"[18] The [respondent] had only entered the home through the open door seconds before the accident occurred. It is difficult to comprehend how he did not see and react to the dark metal framework surrounding the closed glass door. But the [respondent] did say that, although not in a hurry, he had his head up and was looking forward when he walked into the door. He did not see any of the framework even through his peripheral vision.
...
[20] The question is whether the [appellant] unreasonably failed to take specific steps to guard against the danger of someone who, like the [respondent], might have focused on the glass panel when leaving the entry hall oblivious to the other features indicating the presence of a closed doorway. I do not believe it is any answer to this question to say that visitors to the display home could be expected to exercise ordinary care for their own safety. Judging the matter prospectively, as I agree I am required to do, I believe there was certainly a risk of someone overlooking the obvious features of the closed doorway and walking into the clear pane of glass. That risk was always there even on the assumption that visitors to the display home would exercise ordinary care for their own safety.
[21] I am satisfied that a reasonable person in the [appellant's] position should have foreseen the risk of injury to someone who, like the [respondent], focused on the glass panel in the doorway and overlooked the other features indicating that there was a door and that it was closed.
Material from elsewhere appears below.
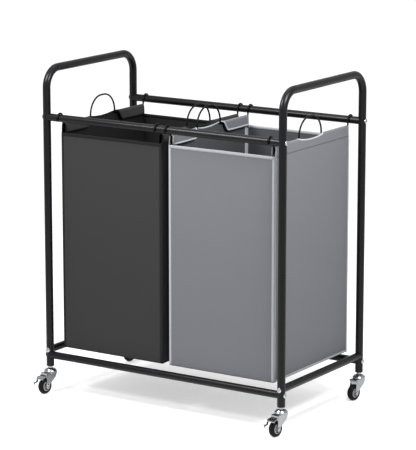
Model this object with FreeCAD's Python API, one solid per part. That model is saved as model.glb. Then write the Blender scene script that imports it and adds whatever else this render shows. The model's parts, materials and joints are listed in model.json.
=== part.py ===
"""Laundry sorter on wheels: a bolted tube frame, two hanging fabric bags and four swivel casters.

Millimetres.  +X to the right, +Y to the back, +Z up.
The origin is on the floor, under the centre of the frame.
"""
import FreeCAD, Part
import math
import os
from FreeCAD import Vector

# ---------------------------------------------------------------- driving dimensions
FRAME_WIDTH = 716.0        # outside of the posts, along X
FRAME_DEPTH = 400.0        # outside of the posts, along Y
FRAME_HEIGHT = 850.0       # floor to the top of the handles

POST_R = 10.0              # outside radius of posts and handles
POST_WALL = 1.2
RAIL_R = 9.5               # outside radius of every rail
RAIL_WALL = 1.0
HANDLE_BEND_R = 48.0       # bend of the handle, at the tube's centreline
LEG_LIFT = 17.0            # lower end of the leg tubes, above the casters' fork crowns
JOINT_Z = 390.0            # seam between leg and handle frame
NECK_LENGTH = 36.0         # swaged end of the leg, inside the handle frame
NECK_CLEARANCE = 0.05      # radial, neck in the handle frame
NECK_STEP = 4.0            # length over which the leg's bore narrows below the neck
SEAM_BEVEL = 0.5           # on both tube ends at the seam
BEAD_RISE = 6.0            # rolled line above the seam
BEAD_DEPTH = 0.45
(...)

[22] Counsel for the [appellant] submitted that, even if there was a risk which a reasonable person in the [appellant's] position should have foreseen, that risk of injury was so remote that it called for no response from the [appellant]. Support for this submission is to be found in the evidence that numerous visitors, perhaps as many as 4,000, visited the display home over a 14 month period without any similar kind of accident having been reported. I accept this is a significant factor but it does not alter my view that the risk of injury, while remote, was still reasonably foreseeable. The magnitude of the risk and its degree of probability have to be assessed. While most visitors exercising ordinary care for their own safety would have seen the obvious features of a closed doorway there was always a real risk of less attentive persons overlooking these features and focussing on the glass panel believing it to be an open access or exit. In this regard the Australian Standard 1288 is a significant factor. The experts have recognised the risk of transparent glass panels being mistaken for an unimpeded path of travel and have recommended that it should be marked in some way as to indicate its presence. There was a reasonably inexpensive and convenient way of minimising the risk by marking the glass panel with a motif or decal. It is no answer to say this might have affected the aesthetic appeal of the doorway. Had that been done it is reasonable to assume that a visitor who, like the [respondent], was oblivious to the other features indicating a closed doorway, and focused on the glass panel itself, believing it to be an open exit, would see the markings on the glass and realise his or her error before it was too late.
[23] I believe the [appellant's] duty to visitors to the display house included the placement of some visible sign or mark on the glass panel of the closed doorway. ...
[24] I am satisfied the [appellant's] use of clear glass in the closed front door without placing some form of mark on the glass panel to warn visitors like the [respondent] that the door was in the closed position was negligent."